STATED GOAL: Would you restate all the data that follows, word for word?

──────────

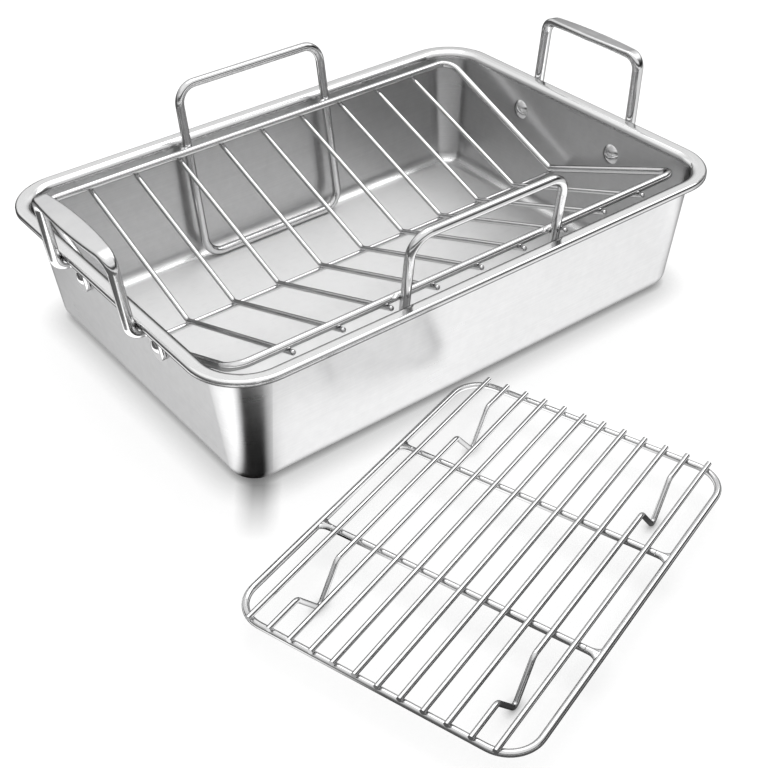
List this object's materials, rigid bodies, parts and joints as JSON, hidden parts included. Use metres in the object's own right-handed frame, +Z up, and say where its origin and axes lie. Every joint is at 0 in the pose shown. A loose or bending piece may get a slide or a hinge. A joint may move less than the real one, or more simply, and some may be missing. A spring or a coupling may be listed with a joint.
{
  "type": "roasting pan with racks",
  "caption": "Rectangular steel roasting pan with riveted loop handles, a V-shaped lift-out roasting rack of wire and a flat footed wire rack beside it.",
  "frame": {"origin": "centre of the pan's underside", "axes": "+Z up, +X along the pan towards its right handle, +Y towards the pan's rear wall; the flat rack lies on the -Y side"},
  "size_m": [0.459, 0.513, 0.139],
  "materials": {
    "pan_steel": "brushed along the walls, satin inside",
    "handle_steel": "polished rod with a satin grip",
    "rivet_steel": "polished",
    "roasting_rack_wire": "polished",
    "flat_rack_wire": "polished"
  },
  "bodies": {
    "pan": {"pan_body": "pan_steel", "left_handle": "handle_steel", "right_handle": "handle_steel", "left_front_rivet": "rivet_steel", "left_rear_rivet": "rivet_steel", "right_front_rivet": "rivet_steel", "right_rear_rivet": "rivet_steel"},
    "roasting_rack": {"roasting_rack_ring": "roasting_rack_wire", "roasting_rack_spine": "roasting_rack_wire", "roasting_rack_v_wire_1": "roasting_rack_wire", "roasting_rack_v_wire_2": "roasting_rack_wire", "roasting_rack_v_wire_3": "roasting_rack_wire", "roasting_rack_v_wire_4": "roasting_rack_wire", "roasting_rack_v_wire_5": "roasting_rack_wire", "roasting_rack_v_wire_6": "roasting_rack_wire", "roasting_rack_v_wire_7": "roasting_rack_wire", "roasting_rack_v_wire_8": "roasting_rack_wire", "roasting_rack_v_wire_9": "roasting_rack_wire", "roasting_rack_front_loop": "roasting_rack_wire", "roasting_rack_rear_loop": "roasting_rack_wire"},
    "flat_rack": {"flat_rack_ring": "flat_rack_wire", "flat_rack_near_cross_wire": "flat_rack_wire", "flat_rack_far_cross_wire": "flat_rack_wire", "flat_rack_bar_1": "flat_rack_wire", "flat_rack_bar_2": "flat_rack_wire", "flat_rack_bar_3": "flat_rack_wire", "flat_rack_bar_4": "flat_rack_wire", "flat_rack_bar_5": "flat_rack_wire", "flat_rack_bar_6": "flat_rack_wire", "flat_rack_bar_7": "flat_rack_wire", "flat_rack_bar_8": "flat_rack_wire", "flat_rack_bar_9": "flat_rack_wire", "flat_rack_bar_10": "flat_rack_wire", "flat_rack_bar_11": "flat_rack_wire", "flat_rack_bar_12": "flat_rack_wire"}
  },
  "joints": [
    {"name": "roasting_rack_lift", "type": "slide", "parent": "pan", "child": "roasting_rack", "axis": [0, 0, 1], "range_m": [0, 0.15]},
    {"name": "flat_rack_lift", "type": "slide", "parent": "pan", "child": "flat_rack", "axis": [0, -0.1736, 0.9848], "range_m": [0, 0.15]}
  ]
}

──────────

ANSWER BELOW:
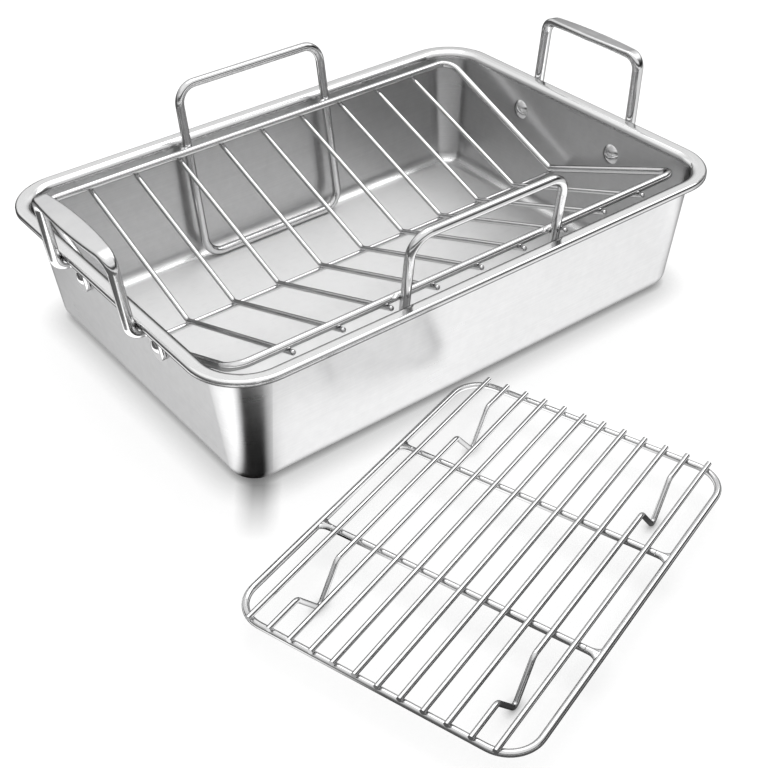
List this object's materials, rigid bodies, parts and joints as JSON, hidden parts included. Use metres in the object's own right-handed frame, +Z up, and say where its origin and axes lie. Every joint is at 0 in the pose shown. A loose or bending piece may get a slide or a hinge. A joint may move less than the real one, or more simply, and some may be missing. A spring or a coupling may be listed with a joint.
{
  "type": "roasting pan with racks",
  "caption": "Rectangular steel roasting pan with riveted loop handles, a V-shaped lift-out roasting rack of wire and a flat footed wire rack beside it.",
  "frame": {"origin": "centre of the pan's underside", "axes": "+Z up, +X along the pan towards its right handle, +Y towards the pan's rear wall; the flat rack lies on the -Y side"},
  "size_m": [0.459, 0.513, 0.139],
  "materials": {
    "pan_steel": "brushed along the walls, satin inside",
    "handle_steel": "polished rod with a satin grip",
    "rivet_steel": "polished",
    "roasting_rack_wire": "polished",
    "flat_rack_wire": "polished"
  },
  "bodies": {
    "pan": {"pan_body": "pan_steel", "left_handle": "handle_steel", "right_handle": "handle_steel", "left_front_rivet": "rivet_steel", "left_rear_rivet": "rivet_steel", "right_front_rivet": "rivet_steel", "right_rear_rivet": "rivet_steel"},
    "roasting_rack": {"roasting_rack_ring": "roasting_rack_wire", "roasting_rack_spine": "roasting_rack_wire", "roasting_rack_v_wire_1": "roasting_rack_wire", "roasting_rack_v_wire_2": "roasting_rack_wire", "roasting_rack_v_wire_3": "roasting_rack_wire", "roasting_rack_v_wire_4": "roasting_rack_wire", "roasting_rack_v_wire_5": "roasting_rack_wire", "roasting_rack_v_wire_6": "roasting_rack_wire", "roasting_rack_v_wire_7": "roasting_rack_wire", "roasting_rack_v_wire_8": "roasting_rack_wire", "roasting_rack_v_wire_9": "roasting_rack_wire", "roasting_rack_front_loop": "roasting_rack_wire", "roasting_rack_rear_loop": "roasting_rack_wire"},
    "flat_rack": {"flat_rack_ring": "flat_rack_wire", "flat_rack_near_cross_wire": "flat_rack_wire", "flat_rack_far_cross_wire": "flat_rack_wire", "flat_rack_bar_1": "flat_rack_wire", "flat_rack_bar_2": "flat_rack_wire", "flat_rack_bar_3": "flat_rack_wire", "flat_rack_bar_4": "flat_rack_wire", "flat_rack_bar_5": "flat_rack_wire", "flat_rack_bar_6": "flat_rack_wire", "flat_rack_bar_7": "flat_rack_wire", "flat_rack_bar_8": "flat_rack_wire", "flat_rack_bar_9": "flat_rack_wire", "flat_rack_bar_10": "flat_rack_wire", "flat_rack_bar_11": "flat_rack_wire", "flat_rack_bar_12": "flat_rack_wire"}
  },
  "joints": [
    {"name": "roasting_rack_lift", "type": "slide", "parent": "pan", "child": "roasting_rack", "axis": [0, 0, 1], "range_m": [0, 0.15]},
    {"name": "flat_rack_lift", "type": "slide", "parent": "pan", "child": "flat_rack", "axis": [0, -0.1736, 0.9848], "range_m": [0, 0.15]}
  ]
}